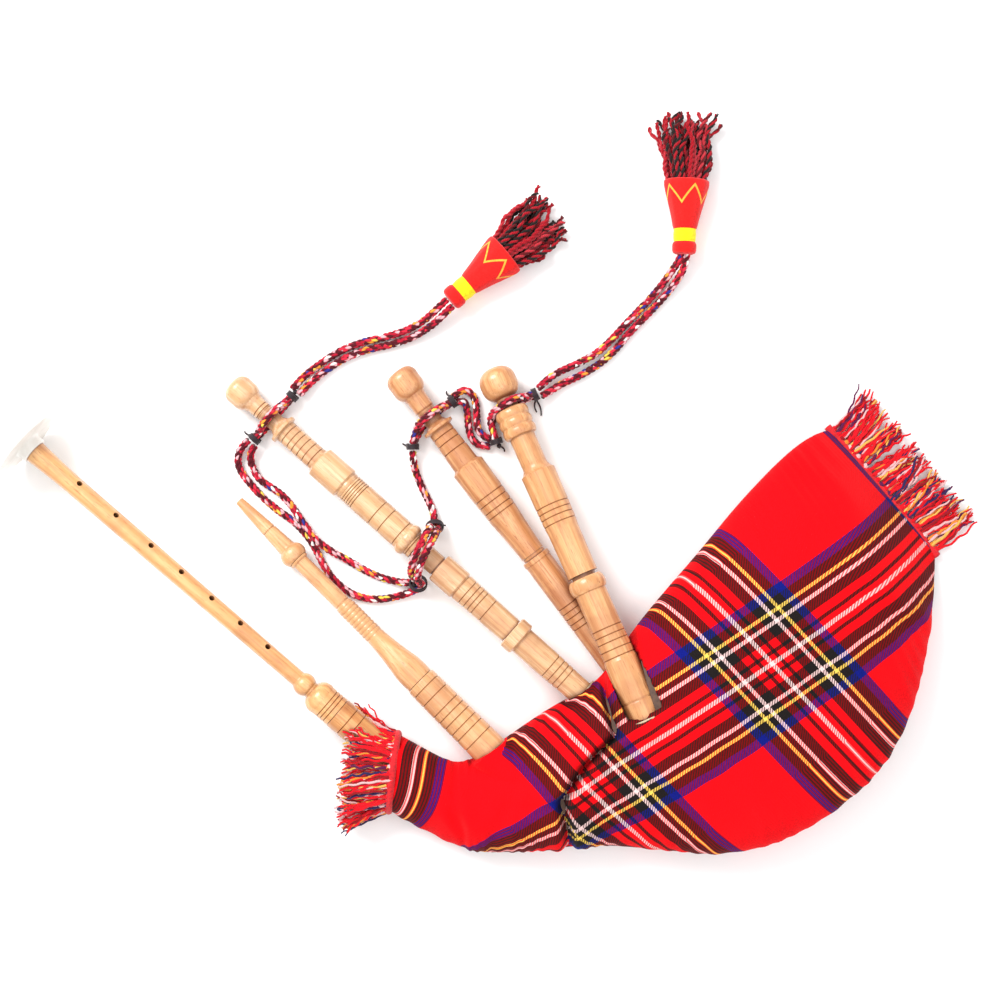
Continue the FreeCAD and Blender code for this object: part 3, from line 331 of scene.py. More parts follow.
def wood(name, pipe, light, mid, dark, offset):
    """Oiled turned wood, its grain along one pipe."""
    light, mid = [0.86 * tone for tone in light], [0.84 * tone for tone in mid]
    material, s, shader = new_material(name, {"Roughness": 0.34, "IOR": 1.5, "Coat Weight": 0.25,
                                              "Coat Roughness": 0.22})
    tip, up, side, along = pipe_axes(pipe)
    turn = Matrix((up, side * -1.0, along)).transposed().to_euler()
    place = s.node("ShaderNodeMapping", vector_type="TEXTURE")
    place.inputs["Location"].default_value = tuple(tip)
    place.inputs["Rotation"].default_value = tuple(turn)
    s.links.new(s.node("ShaderNodeTexCoord").outputs["Object"], place.inputs["Vector"])
    grain = s.group(GRAIN, Vector=place.outputs[0], Offset=offset)
    soil = s.group(HANDLING, Vector=place.outputs[0], Scale=45.0)
    base = s.blend(grain.outputs["Bands"], (*mid, 1), (*light, 1))
    base = s.blend(s.spread(grain.outputs["Grain"], 0.35, 0.75), base, (*mid, 1))
    streaks = s.noise(s.stretch(place.outputs[0], (420.0, 420.0, 13.0)), 1.0, 3.0)
    base = s.blend(s.spread(streaks, 0.50, 0.72, 0.0, 0.5), base, (*dark, 1))
    base = s.blend(s.math("MULTIPLY", grain.outputs["Pores"], 0.8), base, (*dark, 1))
    base = s.blend(s.math("MULTIPLY", soil.outputs["Mask"], 0.45), base, (*dark, 1))
    # painted shade: ambient occlusion darkens the wood's colour in its grooves and next to the cords
    painted_groove_shade = s.spread(s.hollow(0.006), 0.45, 0.93, 0.95, 0.0)
    base = s.blend(painted_groove_shade, base, (*[0.55 * tone for tone in dark], 1))
    s.feed(shader.inputs["Base Color"], base)
    s.feed(shader.inputs["Roughness"], s.spread(soil.outputs["Mask"], 0.0, 1.0, 0.3, 0.46))
    s.feed(shader.inputs["Normal"], s.bump(grain.outputs["Height"], 0.12, 0.0003))
    return material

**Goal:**
Repeat every line of the material exactly as given.

**Output for this task:**
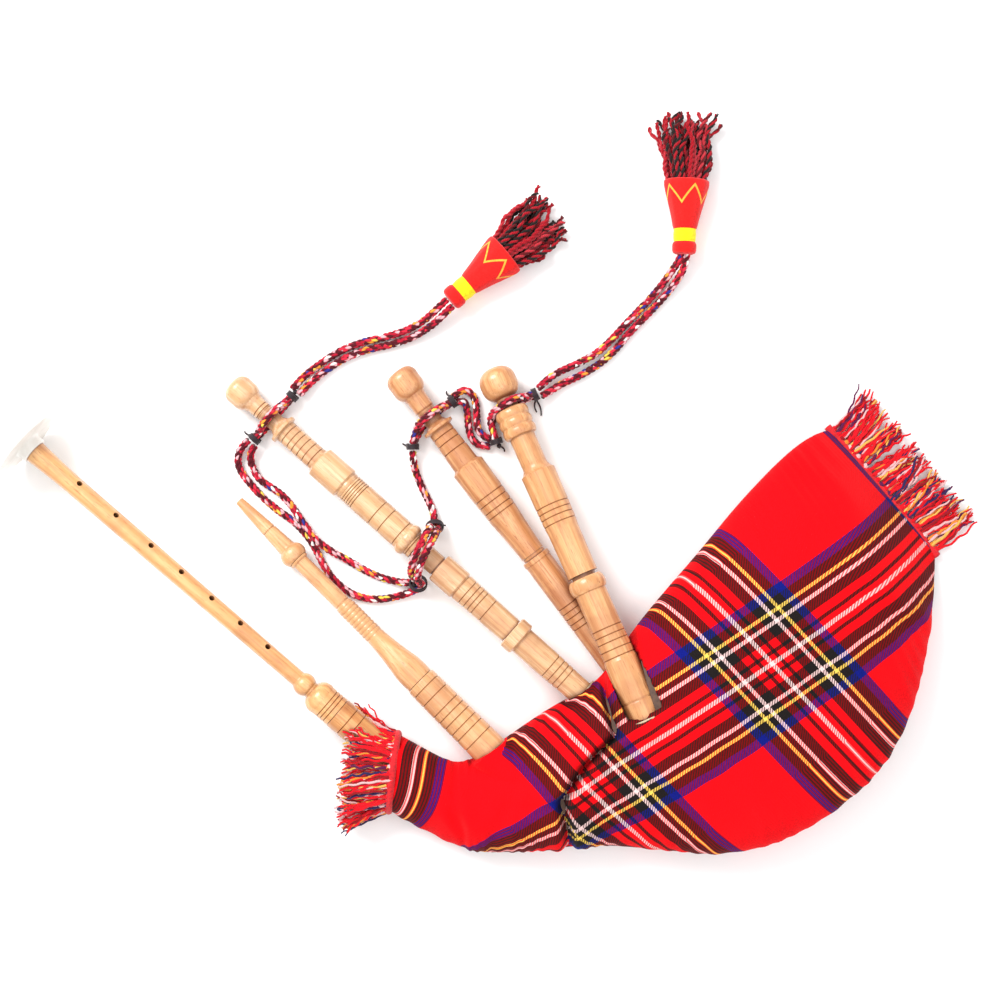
Continue the FreeCAD and Blender code for this object: part 3, from line 331 of scene.py. More parts follow.
def wood(name, pipe, light, mid, dark, offset):
    """Oiled turned wood, its grain along one pipe."""
    light, mid = [0.86 * tone for tone in light], [0.84 * tone for tone in mid]
    material, s, shader = new_material(name, {"Roughness": 0.34, "IOR": 1.5, "Coat Weight": 0.25,
                                              "Coat Roughness": 0.22})
    tip, up, side, along = pipe_axes(pipe)
    turn = Matrix((up, side * -1.0, along)).transposed().to_euler()
    place = s.node("ShaderNodeMapping", vector_type="TEXTURE")
    place.inputs["Location"].default_value = tuple(tip)
    place.inputs["Rotation"].default_value = tuple(turn)
    s.links.new(s.node("ShaderNodeTexCoord").outputs["Object"], place.inputs["Vector"])
    grain = s.group(GRAIN, Vector=place.outputs[0], Offset=offset)
    soil = s.group(HANDLING, Vector=place.outputs[0], Scale=45.0)
    base = s.blend(grain.outputs["Bands"], (*mid, 1), (*light, 1))
    base = s.blend(s.spread(grain.outputs["Grain"], 0.35, 0.75), base, (*mid, 1))
    streaks = s.noise(s.stretch(place.outputs[0], (420.0, 420.0, 13.0)), 1.0, 3.0)
    base = s.blend(s.spread(streaks, 0.50, 0.72, 0.0, 0.5), base, (*dark, 1))
    base = s.blend(s.math("MULTIPLY", grain.outputs["Pores"], 0.8), base, (*dark, 1))
    base = s.blend(s.math("MULTIPLY", soil.outputs["Mask"], 0.45), base, (*dark, 1))
    # painted shade: ambient occlusion darkens the wood's colour in its grooves and next to the cords
    painted_groove_shade = s.spread(s.hollow(0.006), 0.45, 0.93, 0.95, 0.0)
    base = s.blend(painted_groove_shade, base, (*[0.55 * tone for tone in dark], 1))
    s.feed(shader.inputs["Base Color"], base)
    s.feed(shader.inputs["Roughness"], s.spread(soil.outputs["Mask"], 0.0, 1.0, 0.3, 0.46))
    s.feed(shader.inputs["Normal"], s.bump(grain.outputs["Height"], 0.12, 0.0003))
    return material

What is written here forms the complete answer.